According to the International Carbon Action Partnership (ICAP), over 30 emissions trading systems are now either in force or under development worldwide.

Many overlapping schemes are now in effect or emerging, including the EU ETS, FuelEU Maritime, the IMO’s postponed Net-Zero Framework, and proposed Greenhouse gas Fuel Intensity measures. This means shipowners are navigating a maze of conflicting obligations.

Policy ambition without coordination risks regulatory friction

Recent research from the Grantham Research Institute (London School of Economics) identified over 900 climate adaptation laws and policies adopted across 35 countries since the Paris Agreement. While this surge signals growing ambition, it also highlights the risks of uncoordinated frameworks that lead to implementation gaps, increased costs and regulatory friction across borders.

The situation is further complicated by mechanisms such as the EU’s Carbon Border Adjustment Mechanism (CBAM), which went live on 1 January 2026. While not directly taxing shipping emissions, CBAM introduces indirect carbon costs into the trade system by pricing the embedded emissions of goods such as steel, aluminium, cement, and fertilisers, all of which are major seaborne cargoes.

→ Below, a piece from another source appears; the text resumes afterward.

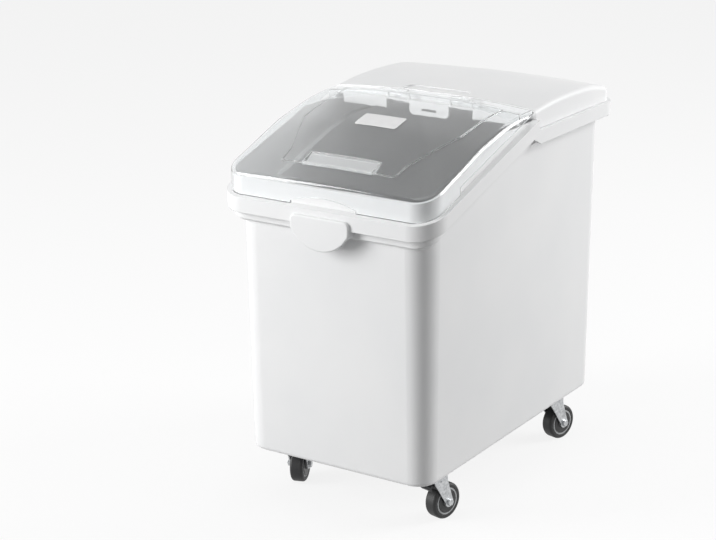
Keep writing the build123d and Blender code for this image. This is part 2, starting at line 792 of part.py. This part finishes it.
with BuildPart() as axle_bolt:
    with BuildSketch(Plane.YZ.offset(fork_side + seat_gap)) as head:
        with Locations((fork_trail, axle_z)):
            RegularPolygon(hex_r, 6)
    extrude(head.sketch, amount=head_high)
    with BuildSketch(Plane.YZ.offset(-fork_side - nut_high - thread_over)) as shank:
        with Locations((fork_trail, axle_z)):
            Circle(axle_r)
    extrude(shank.sketch, amount=2 * fork_side + nut_high + thread_over + 2 * seat_gap)

with BuildPart() as axle_nut:
    with BuildSketch(Plane.YZ.offset(-fork_side - seat_gap)) as flats:
        with Locations((fork_trail, axle_z)):
            RegularPolygon(hex_r, 6)
            Circle(axle_r + seat_gap, mode=Mode.SUBTRACT)
    extrude(flats.sketch, amount=-nut_high)

with BuildPart() as axle_bush:
    across(fork_half - seat_gap, fork_trail, axle_z, bush_r)
    across(fork_half, fork_trail, axle_z, axle_r + seat_gap, Mode.SUBTRACT)


def wheel_turn(half_profile):
    """Revolves a closed (half width, radius) profile, given for +X and mirrored to -X, about the axle."""
    whole = half_profile + [(-w, r) for w, r in reversed(half_profile)]
    with BuildSketch(Plane.XY.offset(axle_z)) as section:
        with BuildLine():
            Polyline(*[(w, fork_trail + r) for w, r in whole], close=True)
        make_face()
    revolve(section.sketch, axis=Axis((0, fork_trail, axle_z), (1, 0, 0)))


guard_out = core_half + 0.7
guard_seat = guard_out - guard_thick - guard_play

with BuildPart() as wheel_core:
    wheel_turn([(hub_half, bush_r + run_gap), (hub_half, hub_r), (web_half, hub_r), (web_half, core_in),
                (guard_seat, core_in), (guard_seat, guard_r + guard_play), (core_half, guard_r + guard_play),
                (core_half, core_r)])

with BuildPart() as tyre:
    wheel_turn([(wheel_width / 2 - tyre_bead, core_r + seat_gap), (wheel_width / 2, core_r + tyre_bead),
                (wheel_width / 2, axle_z)])
    fillet(tyre.edges().filter_by(GeomType.CIRCLE).sort_by(lambda edge: edge.radius)[-2:], tyre_soft)

with BuildPart() as thread_guards:
    for side in (-1, 1):
        with BuildSketch(Plane.YZ.offset(side * (guard_seat + guard_play))) as guard:
            with Locations((fork_trail, axle_z)):
                Circle(guard_r)
                Circle(guard_in, mode=Mode.SUBTRACT)
        extrude(guard.sketch, amount=side * guard_thick)

# Brake pedal: a bent plate on its pin, a tread to the front and a shoe over the tyre
pedal_thick = 2.6
pedal_hub = 4.6
tread_y = -18.0
tread_z = 62.0
curl_y = -15.0
curl_z = 57.0
shoe_y = -0.25
shoe_reach = axle_z + shoe_gap
shoe_z = axle_z + (shoe_reach ** 2 - (fork_trail - shoe_y) ** 2) ** 0.5

with BuildPart() as brake_pedal:
    with BuildSketch(Plane.YZ.offset(-pedal_half)) as bent:
        with Locations((pedal_y, pedal_z)):
            Circle(pedal_hub)
        with BuildLine():
            Polyline((pedal_y, pedal_z + pedal_hub), (tread_y, tread_z + pedal_thick),
                     (tread_y - pedal_thick, tread_z - 1.0), (curl_y - pedal_thick / 2, curl_z),
                     (curl_y + pedal_thick / 2, curl_z), (tread_y + pedal_thick, tread_z - 1.0),
                     (pedal_y, pedal_z + pedal_hub - 2 * pedal_thick), close=True)
        make_face()
        with BuildLine():
            Polyline((pedal_y - pedal_hub, pedal_z), (shoe_y - pedal_thick, shoe_z + 2.0), (shoe_y, shoe_z),
                     (shoe_y + pedal_thick, shoe_z + pedal_thick), (pedal_y + pedal_hub, pedal_z), close=True)
        make_face()
    extrude(bent.sketch, amount=2 * pedal_half)
    across(fork_half, pedal_y, pedal_z, pedal_pin_r + run_gap, Mode.SUBTRACT)

with BuildPart() as pedal_pin:
    across(fork_side + 0.8, pedal_y, pedal_z, pedal_pin_r)

caster_turns = {"front_left": 20.0, "front_right": -12.4, "rear_left": 8.0, "rear_right": -14.8}
plain_pieces = {
    "caster_plate": caster_plate, "kingpin": kingpin, "swivel_race": swivel_race, "axle_bolt": axle_bolt,
    "axle_nut": axle_nut, "axle_bush": axle_bush, "wheel_core": wheel_core, "tyre": tyre,
    "thread_guards": thread_guards,
}
for corner, (x, y) in kingpins.items():
    placed = dict(plain_pieces)
    if corner.startswith("front"):
        placed.update(fork=braked_fork, brake_pedal=brake_pedal, pedal_pin=pedal_pin)
    else:
        placed.update(fork=fork)
    fixed = ("caster_plate", "kingpin", "swivel_race")
    for name, piece in placed.items():
        turn = 0.0 if name in fixed else caster_turns[corner]
        save(Location((x, y, 0), (0, 0, turn)) * piece.part, f"{corner}_{name}")

# Screws that hold the caster plates under the tub
screw_head_r = 4.5
screw_head = 2.5
screw_play = 0.03

with BuildPart() as caster_screws:
    with Locations(*kingpins.values()):
        with GridLocations(screw_pitch, screw_pitch, 2, 2):
            with Locations((0, 0, plate_z - seat_gap - screw_head / 2)):
                Cylinder(screw_head_r, screw_head)
            with Locations((0, 0, (plate_z - seat_gap + tub_z + screw_up) / 2)):
                Cylinder(screw_r - screw_play, tub_z + screw_up - plate_z + seat_gap)

save(caster_screws.part, "caster_screws")
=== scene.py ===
import json
import math

import bpy
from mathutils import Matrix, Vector

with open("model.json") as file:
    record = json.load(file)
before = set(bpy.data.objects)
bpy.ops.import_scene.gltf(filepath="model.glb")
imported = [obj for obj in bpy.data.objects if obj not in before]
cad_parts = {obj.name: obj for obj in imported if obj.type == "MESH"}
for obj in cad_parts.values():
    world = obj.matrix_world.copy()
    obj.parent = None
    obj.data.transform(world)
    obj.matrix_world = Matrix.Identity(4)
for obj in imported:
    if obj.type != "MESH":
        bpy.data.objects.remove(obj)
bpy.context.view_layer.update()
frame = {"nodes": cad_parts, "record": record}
nodes = frame["nodes"]


def stand(name, data, aim, azimuth, elevation, distance):
    """Stands a camera or a lamp off the aim point, looking at it, so many degrees round and up."""
    az, el = math.radians(azimuth), math.radians(elevation)
    thing = bpy.data.objects.new(name, data)
    thing.location = aim + distance * Vector((
        math.sin(az) * math.cos(el), -math.cos(az) * math.cos(el), math.sin(el)))
    thing.rotation_euler = (aim - thing.location).to_track_quat("-Z", "Y").to_euler()
    bpy.context.scene.collection.objects.link(thing)
    return thing


# ---------------------------------------------------------------- camera, fitted to the photograph
CAMERA_AIM = Vector((0.0, 0.0085, 0.350))
CAMERA_AZIMUTH, CAMERA_ELEVATION = 31.62, 17.42     # degrees
CAMERA_DISTANCE = 3.147
FOCAL_PX = 1908.0
WIDTH_PX, HEIGHT_PX = 716.0, 540.0
CENTRE_PX = (428.5, 264.5)      # where the aim point lies in the picture
SENSOR_MM = 36.0
FAR_CLIP = 60.0                 # past the floor's edge

camera_data = bpy.data.cameras.new("camera")
camera = stand("camera", camera_data, CAMERA_AIM, CAMERA_AZIMUTH, CAMERA_ELEVATION, CAMERA_DISTANCE)
camera_data.sensor_fit = "HORIZONTAL"
camera_data.sensor_width = SENSOR_MM
camera_data.lens = FOCAL_PX / WIDTH_PX * SENSOR_MM
camera_data.shift_x = (WIDTH_PX / 2 - CENTRE_PX[0]) / WIDTH_PX
camera_data.shift_y = (CENTRE_PX[1] - HEIGHT_PX / 2) / WIDTH_PX
camera_data.clip_end = FAR_CLIP
bpy.context.scene.camera = camera
bpy.context.scene.view_settings.view_transform = "Standard"

# ---------------------------------------------------------------- material helpers
TINT_RANGE = (0.35, 0.65)       # the part of a noise's range over which a colour turns from dark to light
BEVEL_SAMPLES = 6
EDGE_SAMPLES = 8


def new_material(name):
    material = bpy.data.materials.new(name)
    material.use_nodes = True
    tree = material.node_tree
    return material, tree, tree.nodes["Principled BSDF"]


def add(tree, kind, **settings):
    """Adds a node. A setting is one of its properties, or else a socket's value, with _ for a space."""
    node = tree.nodes.new(kind)
    for key, value in settings.items():
        if hasattr(node, key):
            setattr(node, key, value)
        else:
            node.inputs[key.replace("_", " ")].default_value = value
    return node


def calc(tree, operation, *values):
    """The result of a maths node. Each value is a socket or a number."""
    node = add(tree, "ShaderNodeMath", operation=operation)
    for socket, value in zip(node.inputs, values):
        if isinstance(value, bpy.types.NodeSocket):
            tree.links.new(value, socket)
        else:
            socket.default_value = value
    return node.outputs[0]


def noise(tree, scale, detail):
    """Noise in the piece's own metres, so its grain has a real size."""
    place = add(tree, "ShaderNodeTexCoord")
    texture = add(tree, "ShaderNodeTexNoise", Scale=scale, Detail=detail)
    tree.links.new(place.outputs["Object"], texture.inputs["Vector"])
    return texture.outputs["Fac"]


def ramp(tree, source, low, high):
    """Maps a 0..1 value to low..high."""
    node = add(tree, "ShaderNodeMapRange", To_Min=low, To_Max=high)
    tree.links.new(source, node.inputs["Value"])
    return node.outputs["Result"]


def tint(tree, source, dark, light):
    """Turns a 0..1 value into a colour between dark and light."""
    node = add(tree, "ShaderNodeValToRGB")
    for stop, position, colour in zip(node.color_ramp.elements, TINT_RANGE, (dark, light)):
        stop.position = position
        stop.color = (*colour, 1.0)
    tree.links.new(source, node.inputs["Fac"])
    return node.outputs["Color"]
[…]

“CBAM is an example of how carbon pricing is now embedded into trade,” Cooper notes. “But it’s also a reminder that without multilateral alignment, we risk policy friction and commercial uncertainty on a global scale.”

The case for a single global carbon framework

To avoid paralysis through bureaucracy, BAR Technologies is calling for a single carbon policy, one that is globally agreed, fairly administered and financially transparent. The company continues to advocate for a bunker-level collection mechanism to fund climate-positive reinvestment, while avoiding the duplication and complexity of overlapping schemes.

“While we await consensus on a unified framework, we cannot afford inaction,” Cooper says. “We need technologies that work today, across regulatory zones and wind propulsion is leading that charge.”

Shipping’s path to net zero will not be defined by the number of carbon schemes in force, but by how effectively they drive real emissions cuts. Without global alignment, complexity could become the industry’s biggest obstacle. With it, capital can flow faster into proven solutions already cutting fuel use today. The choice, industry leaders argue, is between fragmentation and forward momentum.